By contrast, Adam Posen has written extensively on how he believes the time is right for more quantitative easing. In the meeting held earlier this month, he voted for a further £50bn.

But perhaps of more significance is what the minutes said of the members who sat in the middle, voting for no change. Some felt that “the likelihood that further monetary stimulus would become necessary in order to meet the inflation target in the medium term had increased in recent months.”

Now, that is about as big a hint as you are going to get.

Of course, with inflation remaining stubbornly at 3.1 per cent, a position it has now occupied for three consecutive months, there is no shortage of those who believe that there has been some kind of secret pact with the government, and that actually the Bank of England no longer cares about inflation. Conspiracy theories aside, there is no shortage of people who feel the current levels of interest rates are a recipe for inflation down the line and that more QE would be an unmitigated disaster.

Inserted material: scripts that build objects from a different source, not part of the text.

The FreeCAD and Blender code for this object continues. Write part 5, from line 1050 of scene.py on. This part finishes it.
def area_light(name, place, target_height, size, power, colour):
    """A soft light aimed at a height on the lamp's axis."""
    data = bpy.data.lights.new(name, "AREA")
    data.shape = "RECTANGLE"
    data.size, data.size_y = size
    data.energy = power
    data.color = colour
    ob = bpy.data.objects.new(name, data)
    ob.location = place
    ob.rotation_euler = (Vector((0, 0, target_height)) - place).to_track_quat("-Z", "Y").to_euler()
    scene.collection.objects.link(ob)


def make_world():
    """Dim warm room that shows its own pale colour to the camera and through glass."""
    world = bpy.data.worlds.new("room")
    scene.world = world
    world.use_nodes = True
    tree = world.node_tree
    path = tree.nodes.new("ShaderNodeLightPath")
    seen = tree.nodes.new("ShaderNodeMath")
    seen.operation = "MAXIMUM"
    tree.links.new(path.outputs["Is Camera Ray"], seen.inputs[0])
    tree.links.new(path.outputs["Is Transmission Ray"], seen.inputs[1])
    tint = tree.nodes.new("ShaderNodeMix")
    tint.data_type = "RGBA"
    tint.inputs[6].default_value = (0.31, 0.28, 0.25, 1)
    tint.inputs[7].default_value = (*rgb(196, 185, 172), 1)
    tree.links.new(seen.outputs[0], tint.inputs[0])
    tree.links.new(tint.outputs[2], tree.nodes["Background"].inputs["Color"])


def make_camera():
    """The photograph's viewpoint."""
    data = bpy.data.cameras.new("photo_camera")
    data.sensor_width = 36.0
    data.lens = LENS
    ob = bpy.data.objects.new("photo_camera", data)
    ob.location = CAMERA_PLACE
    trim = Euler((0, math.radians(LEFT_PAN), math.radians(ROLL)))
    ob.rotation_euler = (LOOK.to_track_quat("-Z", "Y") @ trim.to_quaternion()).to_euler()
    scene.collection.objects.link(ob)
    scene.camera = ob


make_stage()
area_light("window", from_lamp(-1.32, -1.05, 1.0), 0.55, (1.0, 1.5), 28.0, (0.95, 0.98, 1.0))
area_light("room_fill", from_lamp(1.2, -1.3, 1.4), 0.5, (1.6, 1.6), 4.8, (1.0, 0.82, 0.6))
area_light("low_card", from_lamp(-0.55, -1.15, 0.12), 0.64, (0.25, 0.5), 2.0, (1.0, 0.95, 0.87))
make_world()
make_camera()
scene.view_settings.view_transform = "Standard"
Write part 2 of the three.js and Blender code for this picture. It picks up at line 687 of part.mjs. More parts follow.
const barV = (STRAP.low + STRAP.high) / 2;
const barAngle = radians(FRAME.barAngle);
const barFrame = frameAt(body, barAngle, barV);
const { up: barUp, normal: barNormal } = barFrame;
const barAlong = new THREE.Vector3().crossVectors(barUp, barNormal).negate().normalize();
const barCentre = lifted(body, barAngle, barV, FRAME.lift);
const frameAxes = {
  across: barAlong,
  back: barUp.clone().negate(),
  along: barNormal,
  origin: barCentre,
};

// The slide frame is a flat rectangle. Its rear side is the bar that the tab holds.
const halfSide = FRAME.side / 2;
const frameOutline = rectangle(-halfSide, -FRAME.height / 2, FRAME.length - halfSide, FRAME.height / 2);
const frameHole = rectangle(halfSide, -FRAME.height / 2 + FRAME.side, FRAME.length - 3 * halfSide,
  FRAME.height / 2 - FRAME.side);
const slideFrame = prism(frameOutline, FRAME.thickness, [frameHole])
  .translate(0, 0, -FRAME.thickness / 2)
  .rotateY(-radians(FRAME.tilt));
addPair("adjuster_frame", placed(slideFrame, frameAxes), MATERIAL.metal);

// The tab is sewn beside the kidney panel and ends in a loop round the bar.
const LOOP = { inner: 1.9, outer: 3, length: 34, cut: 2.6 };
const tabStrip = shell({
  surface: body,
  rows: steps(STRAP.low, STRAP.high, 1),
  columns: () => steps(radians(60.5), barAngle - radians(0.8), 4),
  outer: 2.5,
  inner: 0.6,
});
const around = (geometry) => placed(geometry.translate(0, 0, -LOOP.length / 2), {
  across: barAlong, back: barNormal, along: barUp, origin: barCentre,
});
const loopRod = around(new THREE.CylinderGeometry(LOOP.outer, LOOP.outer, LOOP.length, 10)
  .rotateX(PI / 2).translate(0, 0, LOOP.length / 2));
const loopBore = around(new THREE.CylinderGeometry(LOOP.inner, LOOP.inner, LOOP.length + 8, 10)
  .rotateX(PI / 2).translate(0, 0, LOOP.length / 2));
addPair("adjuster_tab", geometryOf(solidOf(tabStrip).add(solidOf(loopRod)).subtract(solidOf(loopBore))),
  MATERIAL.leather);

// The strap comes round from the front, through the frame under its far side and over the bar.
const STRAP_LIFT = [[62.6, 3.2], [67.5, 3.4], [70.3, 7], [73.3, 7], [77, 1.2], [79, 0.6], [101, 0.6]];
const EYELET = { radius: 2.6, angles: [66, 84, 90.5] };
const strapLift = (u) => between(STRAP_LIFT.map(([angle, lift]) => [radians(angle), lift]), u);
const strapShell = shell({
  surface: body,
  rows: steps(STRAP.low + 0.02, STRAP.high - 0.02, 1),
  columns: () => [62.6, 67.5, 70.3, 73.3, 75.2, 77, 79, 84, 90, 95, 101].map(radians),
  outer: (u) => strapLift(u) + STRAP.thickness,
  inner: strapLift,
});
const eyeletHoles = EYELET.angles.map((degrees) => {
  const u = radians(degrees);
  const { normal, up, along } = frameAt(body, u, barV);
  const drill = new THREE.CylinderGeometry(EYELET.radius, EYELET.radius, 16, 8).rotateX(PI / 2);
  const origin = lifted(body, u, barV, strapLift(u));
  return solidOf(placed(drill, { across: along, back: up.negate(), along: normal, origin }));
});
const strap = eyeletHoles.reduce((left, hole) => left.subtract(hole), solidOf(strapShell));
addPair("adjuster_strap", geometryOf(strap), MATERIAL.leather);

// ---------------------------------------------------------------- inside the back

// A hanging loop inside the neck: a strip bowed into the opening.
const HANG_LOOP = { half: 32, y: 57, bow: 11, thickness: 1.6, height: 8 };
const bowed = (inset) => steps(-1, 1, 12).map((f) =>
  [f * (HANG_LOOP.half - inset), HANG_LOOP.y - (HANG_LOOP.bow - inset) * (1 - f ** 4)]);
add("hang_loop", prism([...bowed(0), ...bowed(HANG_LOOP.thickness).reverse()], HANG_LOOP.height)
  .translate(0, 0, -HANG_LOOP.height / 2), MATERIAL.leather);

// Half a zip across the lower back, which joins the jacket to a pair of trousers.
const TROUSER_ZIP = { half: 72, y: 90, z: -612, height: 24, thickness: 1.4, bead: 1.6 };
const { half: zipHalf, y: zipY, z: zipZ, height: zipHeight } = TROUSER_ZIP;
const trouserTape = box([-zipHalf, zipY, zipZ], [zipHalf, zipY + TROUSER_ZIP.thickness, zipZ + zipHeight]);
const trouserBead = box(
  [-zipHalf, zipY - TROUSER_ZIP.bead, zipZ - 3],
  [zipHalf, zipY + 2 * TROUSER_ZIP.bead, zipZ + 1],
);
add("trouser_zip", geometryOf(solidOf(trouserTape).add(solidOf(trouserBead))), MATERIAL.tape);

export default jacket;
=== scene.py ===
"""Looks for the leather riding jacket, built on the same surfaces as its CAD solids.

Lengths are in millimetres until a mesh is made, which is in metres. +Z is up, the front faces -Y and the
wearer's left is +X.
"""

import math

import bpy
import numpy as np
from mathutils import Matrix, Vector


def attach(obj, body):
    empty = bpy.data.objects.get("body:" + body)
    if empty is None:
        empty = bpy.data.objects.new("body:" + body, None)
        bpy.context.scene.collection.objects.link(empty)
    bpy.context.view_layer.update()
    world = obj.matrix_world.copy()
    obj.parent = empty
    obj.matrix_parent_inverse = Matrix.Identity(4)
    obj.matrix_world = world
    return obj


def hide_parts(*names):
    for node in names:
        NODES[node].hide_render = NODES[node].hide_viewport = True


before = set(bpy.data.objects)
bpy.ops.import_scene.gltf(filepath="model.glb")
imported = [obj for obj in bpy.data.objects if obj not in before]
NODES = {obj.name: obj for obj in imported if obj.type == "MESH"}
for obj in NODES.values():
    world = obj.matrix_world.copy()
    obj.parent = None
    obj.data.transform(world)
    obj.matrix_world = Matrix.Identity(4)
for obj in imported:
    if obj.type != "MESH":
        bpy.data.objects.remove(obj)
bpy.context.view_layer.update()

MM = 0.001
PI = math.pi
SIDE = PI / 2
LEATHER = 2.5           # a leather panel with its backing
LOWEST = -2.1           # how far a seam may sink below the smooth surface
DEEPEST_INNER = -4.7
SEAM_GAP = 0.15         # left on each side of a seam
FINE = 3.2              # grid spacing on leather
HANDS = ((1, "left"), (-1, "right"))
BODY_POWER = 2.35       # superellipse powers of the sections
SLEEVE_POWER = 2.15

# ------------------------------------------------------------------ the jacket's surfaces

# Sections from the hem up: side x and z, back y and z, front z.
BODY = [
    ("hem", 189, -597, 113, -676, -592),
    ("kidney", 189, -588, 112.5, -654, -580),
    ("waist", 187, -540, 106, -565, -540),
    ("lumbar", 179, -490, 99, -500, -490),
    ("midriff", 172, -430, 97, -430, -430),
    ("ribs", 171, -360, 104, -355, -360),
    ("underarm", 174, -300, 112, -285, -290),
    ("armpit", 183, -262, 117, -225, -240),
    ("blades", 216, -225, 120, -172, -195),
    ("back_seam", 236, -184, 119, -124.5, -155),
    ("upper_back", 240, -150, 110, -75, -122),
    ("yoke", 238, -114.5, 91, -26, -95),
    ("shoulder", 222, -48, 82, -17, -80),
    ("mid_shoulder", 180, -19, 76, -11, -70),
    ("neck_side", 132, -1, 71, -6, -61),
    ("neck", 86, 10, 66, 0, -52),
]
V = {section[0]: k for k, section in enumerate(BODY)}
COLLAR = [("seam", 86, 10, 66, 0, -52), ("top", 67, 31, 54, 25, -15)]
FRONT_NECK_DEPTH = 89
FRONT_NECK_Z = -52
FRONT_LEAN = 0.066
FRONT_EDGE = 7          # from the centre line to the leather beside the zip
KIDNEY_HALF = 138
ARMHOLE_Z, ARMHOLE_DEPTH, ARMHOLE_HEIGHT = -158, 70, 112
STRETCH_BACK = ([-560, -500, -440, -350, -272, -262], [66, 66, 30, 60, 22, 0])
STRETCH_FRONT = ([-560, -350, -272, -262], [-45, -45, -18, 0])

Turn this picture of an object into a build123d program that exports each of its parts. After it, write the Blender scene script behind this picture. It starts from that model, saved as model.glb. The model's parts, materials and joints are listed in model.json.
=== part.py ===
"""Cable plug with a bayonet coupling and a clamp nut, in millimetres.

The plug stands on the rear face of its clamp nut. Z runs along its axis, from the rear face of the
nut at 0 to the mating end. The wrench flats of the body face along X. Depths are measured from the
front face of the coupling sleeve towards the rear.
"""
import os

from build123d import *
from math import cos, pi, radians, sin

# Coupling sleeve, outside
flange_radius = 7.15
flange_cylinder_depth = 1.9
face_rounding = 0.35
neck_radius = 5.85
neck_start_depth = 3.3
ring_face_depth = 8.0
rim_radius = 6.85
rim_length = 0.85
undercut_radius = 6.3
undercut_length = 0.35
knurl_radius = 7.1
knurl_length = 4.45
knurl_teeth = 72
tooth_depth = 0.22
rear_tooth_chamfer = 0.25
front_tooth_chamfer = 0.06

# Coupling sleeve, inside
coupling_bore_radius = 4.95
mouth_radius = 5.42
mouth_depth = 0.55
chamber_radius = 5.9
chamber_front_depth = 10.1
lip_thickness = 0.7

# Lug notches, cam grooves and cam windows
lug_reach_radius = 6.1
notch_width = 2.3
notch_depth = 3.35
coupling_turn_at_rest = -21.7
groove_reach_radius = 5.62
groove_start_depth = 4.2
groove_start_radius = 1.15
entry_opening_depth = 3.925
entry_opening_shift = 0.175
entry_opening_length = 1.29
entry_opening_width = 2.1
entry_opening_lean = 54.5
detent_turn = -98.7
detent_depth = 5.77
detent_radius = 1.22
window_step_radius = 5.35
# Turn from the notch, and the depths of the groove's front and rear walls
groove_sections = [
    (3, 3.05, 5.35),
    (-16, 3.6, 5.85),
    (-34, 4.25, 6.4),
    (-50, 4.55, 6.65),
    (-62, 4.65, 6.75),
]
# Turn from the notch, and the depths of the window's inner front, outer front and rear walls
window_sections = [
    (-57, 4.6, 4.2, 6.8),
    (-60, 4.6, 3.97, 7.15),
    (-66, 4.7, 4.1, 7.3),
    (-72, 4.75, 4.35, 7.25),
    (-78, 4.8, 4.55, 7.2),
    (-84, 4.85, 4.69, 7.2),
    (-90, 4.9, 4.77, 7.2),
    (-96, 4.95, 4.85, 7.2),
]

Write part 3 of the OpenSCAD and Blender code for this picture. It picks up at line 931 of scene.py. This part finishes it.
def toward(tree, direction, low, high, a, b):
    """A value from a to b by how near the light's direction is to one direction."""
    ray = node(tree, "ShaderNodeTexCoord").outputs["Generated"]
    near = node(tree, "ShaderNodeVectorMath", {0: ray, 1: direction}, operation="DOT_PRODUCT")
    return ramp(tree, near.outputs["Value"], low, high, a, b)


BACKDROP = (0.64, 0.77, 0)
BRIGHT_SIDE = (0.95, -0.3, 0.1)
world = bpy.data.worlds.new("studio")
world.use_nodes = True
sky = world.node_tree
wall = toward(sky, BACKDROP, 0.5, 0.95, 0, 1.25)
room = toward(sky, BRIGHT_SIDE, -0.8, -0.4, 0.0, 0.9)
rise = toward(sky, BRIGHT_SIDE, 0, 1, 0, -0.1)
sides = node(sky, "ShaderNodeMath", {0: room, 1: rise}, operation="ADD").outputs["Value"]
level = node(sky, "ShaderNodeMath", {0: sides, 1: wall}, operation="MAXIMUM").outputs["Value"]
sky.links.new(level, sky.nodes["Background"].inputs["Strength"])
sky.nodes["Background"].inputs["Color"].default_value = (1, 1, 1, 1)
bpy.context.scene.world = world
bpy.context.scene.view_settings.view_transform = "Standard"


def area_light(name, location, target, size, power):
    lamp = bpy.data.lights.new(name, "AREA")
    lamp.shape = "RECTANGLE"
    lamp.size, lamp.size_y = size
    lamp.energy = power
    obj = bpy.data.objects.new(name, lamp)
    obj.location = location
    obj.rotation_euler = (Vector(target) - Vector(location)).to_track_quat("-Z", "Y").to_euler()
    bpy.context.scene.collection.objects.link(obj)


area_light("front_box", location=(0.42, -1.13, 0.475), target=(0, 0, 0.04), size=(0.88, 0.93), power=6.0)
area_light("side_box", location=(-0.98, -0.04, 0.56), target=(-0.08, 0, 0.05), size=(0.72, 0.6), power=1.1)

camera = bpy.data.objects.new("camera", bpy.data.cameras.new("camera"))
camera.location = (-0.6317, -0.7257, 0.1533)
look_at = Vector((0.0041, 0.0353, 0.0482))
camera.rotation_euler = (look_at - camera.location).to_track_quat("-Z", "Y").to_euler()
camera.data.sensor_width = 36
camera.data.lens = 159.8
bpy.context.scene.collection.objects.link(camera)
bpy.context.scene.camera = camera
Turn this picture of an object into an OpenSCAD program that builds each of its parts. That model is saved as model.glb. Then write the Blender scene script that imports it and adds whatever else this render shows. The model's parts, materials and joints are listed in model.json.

But on the other hand, average earnings growth including bonuses increased in the year to August 2010, by 1.7 per cent. Hardly the stuff that wage push inflation is made off, and which Andrew Sentance seems to fear. More to the point, in the year to August, pay growth (including bonuses) in the private sector stood at 1.2 per cent, compared with 2.9 per cent in the public sector. In other words, the main impetus for wage inflation this year has come from the public sector.

Now, lean in a little closer and we will let you into a secret. Keep it quiet now, won’t you. Here it is: the public sector may see wage inflation slow quite significantly for the next few years – there, said it. In other words, the one thing that has kept wage inflation up at all, is set to go into reverse.

And then there’s the money supply. The initial estimate for September’s money supply growth, and in particular broad money or M4, was out this morning. The Bank of England said: “M4 decreased by £5.5 billion (0.3 per cent ), compared with an average monthly increase for the previous six months of £0.8 billion. The twelve-month growth rate fell to 0.9 per cent from 1.9 per cent in August.” Now, a growth rate of M4 of just 0.9 per cent is incredibly low. “M4 lending,” says the bank, “decreased by £0.7 billion (0.0 per cent) in September. The twelve-month growth rate fell to 0.0 per cent from 0.7 per cent in August.” And finally: “M4 lending (excluding the effects of securitisations, etc.) decreased by £0.8 billion (0.0 per cent) in September. The twelve-month growth rate fell to -1.0 per cent from -0.4 per cent in August.”

The truth is, that despite all this QE, the money supply is barely growing at all, and the measure of M4 lending that the bank prefers is contracting.

The question over QE is not whether it is shoring up inflationary pressure, but whether it is doing anything much at all. QE will only be effective when the Bank of England starts buying bonds in banks that are more proactive in lending to business, ideally in the form venture capital, such as the new £1.5bn fund the banks have been threatening to form. If QE could be used to turn this £1.5bn fund into a £15bn fund, then it really would start making a difference.